* _Problem to solve_: Copy each line where the word "type" occurs.

-- start Given data --

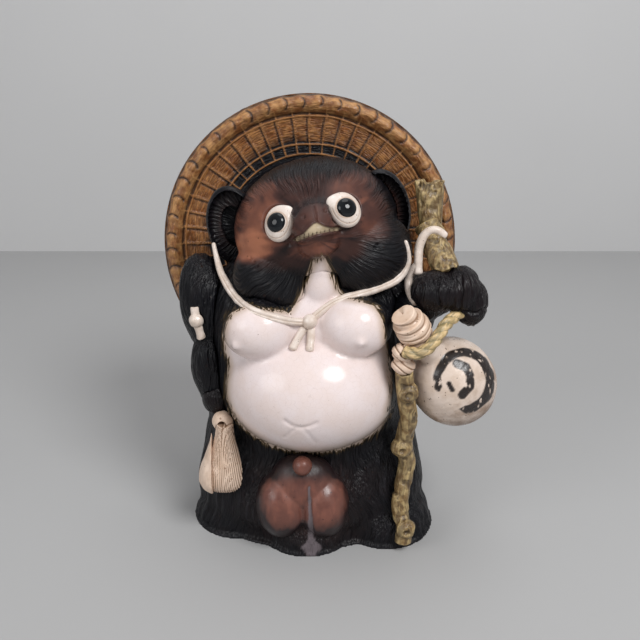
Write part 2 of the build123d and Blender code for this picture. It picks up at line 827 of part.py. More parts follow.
# The staff: the folded wrap below the stopper, the crooked foot and the two upper lengths.
with BuildPart() as staff_wrap:
    wrap_place = on_body(staff_wrap_place_shares)
    for rise in (-staff_wrap_height / 4, staff_wrap_height / 4):
        add(
            ball(
                wrap_place + Vector(0, 0, rise),
                staff_wrap_thickness / 2,
                staff_wrap_thickness / 2,
                staff_wrap_height / 3,
            )
        )
    for other in (body_form, flask_body, flask_stopper, flask_cord):
        add(other.part, mode=Mode.SUBTRACT)
staff_wrap.part.label = "staff_wrap"
export_step(staff_wrap.part, "parts/staff_wrap.step")

with BuildPart() as staff_lower:
    add(strand(staff_lower_shares, staff_thickness))
    for knot in staff_knot_shares:
        add(egg(on_body(knot), (1, 1, 1), staff_knot_radius))
    for knot in staff_knot_shares:
        mouth = on_body(knot) - Vector(0, staff_knot_radius, 0)
        add(egg(mouth, (1, 1, 1), staff_hole_radius), mode=Mode.SUBTRACT)
    for other in (body_form, flask_body, flask_cord, staff_wrap):
        add(other.part, mode=Mode.SUBTRACT)
staff_lower.part.label = "staff_lower"
export_step(staff_lower.part, "parts/staff_lower.step")

with BuildPart() as staff_middle:
    middle_radius = staff_middle_thickness / 2
    add(stick(staff_middle_top_shares, staff_middle_end_shares, middle_radius, middle_radius))
    for other in (body_form, arm_left, paw_left):
        add(other.part, mode=Mode.SUBTRACT)
staff_middle.part.label = "staff_middle"
export_step(staff_middle.part, "parts/staff_middle.step")

top_axis = on_body(staff_top_end_shares) - on_body(staff_top_foot_shares)
with BuildPart() as staff_top:
    add(
        stick(
            staff_top_foot_shares,
            staff_top_end_shares,
            staff_top_thickness / 2,
            staff_top_flare / 2,
        )
    )
    with BuildSketch(Plane(origin=on_body(staff_top_end_shares), z_dir=top_axis)):
        Circle(staff_top_bore / 2)
    extrude(amount=-staff_top_bore_depth, mode=Mode.SUBTRACT)
    for other in (staff_middle, hat_rim, hat):
        add(other.part, mode=Mode.SUBTRACT)
staff_top.part.label = "staff_top"
export_step(staff_top.part, "parts/staff_top.step")

with BuildPart() as tie_loop:
    add(strand(tie_loop_shares, tie_thickness))
    for other in (staff_middle, staff_top, paw_left, arm_left):
        add(other.part, mode=Mode.SUBTRACT)
tie_loop.part.label = "tie_loop"
export_step(tie_loop.part, "parts/tie_loop.step")

with BuildPart() as tie_hanging:
    add(strand(tie_hanging_shares, tie_thickness))
    for other in (body_form, paw_left, arm_left, tie_loop, staff_middle):
        add(other.part, mode=Mode.SUBTRACT)
tie_hanging.part.label = "tie_hanging"
export_step(tie_hanging.part, "parts/tie_hanging.step")

with BuildPart() as sleeve_tie:
    add(strand(sleeve_tie_shares, tie_thickness))
    add(egg(on_body(sleeve_tie_shares[1]), (1, 1, 1), sleeve_knot_radius))
    for other in (body_form, arm_right):
        add(other.part, mode=Mode.SUBTRACT)
sleeve_tie.part.label = "sleeve_tie"
export_step(sleeve_tie.part, "parts/sleeve_tie.step")

# The account book: a fan of leaves, a cover on its outer side and the bored knot that ties it.
book_foot = Plane(Location(on_body(book_place_shares), (0, book_lean, 0)))


def book_form(grown):
    """The bundle of leaves, thickened all round by a wall for the cover."""
    with BuildPart() as leaves:
        for height, width, depth in book_row_shares:
            with BuildSketch(book_foot.offset(height * book_length)):
                Ellipse(
                    width * book_foot_half_width + grown, depth * book_half_thickness + grown
                )
        with BuildSketch(book_foot.offset(book_length)):
            Circle(book_top_half_width + grown)
        loft()
    return leaves.part


with BuildPart() as account_book:
    add(book_form(0))
    for other in (body_form, paw_right):
        add(other.part, mode=Mode.SUBTRACT)
account_book.part.label = "account_book"
export_step(account_book.part, "parts/account_book.step")

cover_edge = book_foot.origin.X - book_cover_side_share * book_foot_half_width
with BuildPart() as book_cover:
    add(book_form(book_cover_wall))
    add(account_book.part, mode=Mode.SUBTRACT)
    for other in (body_form, paw_right, arm_right):
        add(other.part, mode=Mode.SUBTRACT)
    split(bisect_by=Plane.YZ.offset(cover_edge), keep=Keep.BOTTOM)
book_cover.part.label = "book_cover"
export_step(book_cover.part, "parts/book_cover.step")

with BuildPart() as book_knot:
    knot_place = on_body(book_knot_place_shares)
    add(egg(knot_place, (1, 1, 1), book_knot_radius))
    with BuildSketch(Plane.XZ.offset(-knot_place.Y)):
        with Locations((knot_place.X, knot_place.Z)):
            Circle(book_knot_bore / 2)
    extrude(amount=book_knot_radius + overrun, both=True, mode=Mode.SUBTRACT)
    for other in (body_form, paw_right, arm_right, account_book, book_cover):
        add(other.part, mode=Mode.SUBTRACT)
book_knot.part.label = "book_knot"
export_step(book_knot.part, "parts/book_knot.step")
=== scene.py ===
# %% [markdown]
# # A stoneware raccoon dog with a straw hat
# The real figure is built from pressed shells, turned forms and rolled strings of coarse clay. They are
# luted together with slip, combed while soft, painted with white, brown and black slips, and fired once.
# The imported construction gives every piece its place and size. This lesson lays a modelled and glazed
# skin over each piece, in the same place, so that the figure keeps its measured shape.

import math

import bmesh
import bpy
import numpy as np
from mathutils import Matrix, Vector


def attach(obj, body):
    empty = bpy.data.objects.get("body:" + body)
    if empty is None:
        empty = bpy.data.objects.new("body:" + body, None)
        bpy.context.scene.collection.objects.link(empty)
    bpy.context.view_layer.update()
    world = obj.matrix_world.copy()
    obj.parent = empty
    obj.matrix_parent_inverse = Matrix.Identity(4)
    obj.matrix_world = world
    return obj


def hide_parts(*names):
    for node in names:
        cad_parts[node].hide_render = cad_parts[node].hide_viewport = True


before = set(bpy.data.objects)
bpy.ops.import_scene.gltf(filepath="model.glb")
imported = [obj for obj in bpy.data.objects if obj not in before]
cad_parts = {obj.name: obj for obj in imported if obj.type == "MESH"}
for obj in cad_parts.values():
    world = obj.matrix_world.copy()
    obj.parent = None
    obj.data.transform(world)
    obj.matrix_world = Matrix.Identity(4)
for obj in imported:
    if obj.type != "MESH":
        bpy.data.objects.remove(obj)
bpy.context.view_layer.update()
scene = bpy.context.scene
MM = 0.001
MIDDLE = np.array((-12.0, 8.2, 0.0))
print("construction pieces:", len(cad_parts))

# %% [markdown]
# ## The camera first
# The photograph looks down on the figure by 21 degrees, from about 0.7 m away. Places on
# the figure are given from its own middle line, in millimetres. Because the camera is known, a mark that
# is easy to find in the photograph can be put on the clay by the spot where it is seen in the frame.

# %% Set up the camera
def spot(*place):
    """A place given from the figure's middle line in millimetres, in the frame's metres."""
    return (MIDDLE + np.array(place, float)) * MM


EYE = spot(9.0, -652.0, 425.0)
LOOK_DOWN = math.radians(21.0)
FRAME_HALF = 320.0
FOCAL = 800.0
camera = bpy.data.objects.new("camera", bpy.data.cameras.new("camera"))
camera.location = EYE
camera.rotation_euler = (math.pi / 2 - LOOK_DOWN, 0, 0)
camera.data.sensor_width = 36.0
camera.data.lens = 36.0 * FOCAL / (2 * FRAME_HALF)
scene.collection.objects.link(camera)
scene.camera = camera


def seen_at(points):
    """Where points in the frame's metres are seen in the 640 by 640 photograph."""
    reach = points - EYE
    depth = reach[:, 1] * math.cos(LOOK_DOWN) - reach[:, 2] * math.sin(LOOK_DOWN)
    rise = reach[:, 1] * math.sin(LOOK_DOWN) + reach[:, 2] * math.cos(LOOK_DOWN)
    across = FRAME_HALF + FOCAL * reach[:, 0] / depth
    down = FRAME_HALF - FOCAL * rise / depth
    return np.stack([across, down], axis=1)


print("lens", round(camera.data.lens, 1), "mm")

# %% [markdown]
# ## Helpers for shaping clay
# The clay forms start as a copy of their solids, remeshed into one even skin, which rounds off the
# luted joints as slip does. After that, marks are pressed into the skin by moving its points along their
# normals. Soft noise, distances to drawn lines and the distance to an outline say how far.

# %% Read and write a mesh as arrays
def points_of(mesh):
    """The mesh's points as an array in metres."""
    flat = np.zeros(len(mesh.vertices) * 3)
    mesh.vertices.foreach_get("co", flat)
    return flat.reshape(-1, 3)


def put_points(mesh, points):
    """Moves the mesh's points to an array of places."""
    mesh.vertices.foreach_set("co", points.ravel())
    mesh.update()


def normals_of(mesh):
    """The direction out of the clay at each point."""
    flat = np.zeros(len(mesh.vertices) * 3)
    mesh.vertex_normals.foreach_get("vector", flat)
    return flat.reshape(-1, 3)


def neighbour_means(mesh, values):
    """The mean of each point's neighbours, for one or more values a point."""
    ends = np.zeros(len(mesh.edges) * 2, np.int64)
    mesh.edges.foreach_get("vertices", ends)
    first, second = ends.reshape(-1, 2).T
    count = np.bincount(first, minlength=len(values)) + np.bincount(second, minlength=len(values))
    sums = [
        np.bincount(first, values[:, k][second], len(values))
        + np.bincount(second, values[:, k][first], len(values))
        for k in range(values.shape[1])
    ]
    return np.stack(sums, axis=1) / np.maximum(count, 1)[:, None]


def relax(mesh, rounds, hold=None):
    """Smooths a skin by drawing each point towards its neighbours. Points in hold stay."""
    points = points_of(mesh)
    for _ in range(rounds):
        moved = 0.5 * points + 0.5 * neighbour_means(mesh, points)
        points = moved if hold is None else np.where(hold[:, None], points, moved)
    put_points(mesh, points)


def note(mesh, name, values):
    """Keeps one number a point on the mesh, for its finish to read."""
    layer = mesh.attributes.new(name, "FLOAT", "POINT")
    layer.data.foreach_set("value", np.asarray(values, np.float32))


def note_flow(mesh, flow):
    """Keeps the combing direction as a place a point, in which the third number runs along a stroke."""
    layer = mesh.attributes.new("comb", "FLOAT_VECTOR", "POINT")
    layer.data.foreach_set("vector", np.asarray(flow, np.float32).ravel())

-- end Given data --

* _Written solution_:
cad_parts = {obj.name: obj for obj in imported if obj.type == "MESH"}
    if obj.type != "MESH":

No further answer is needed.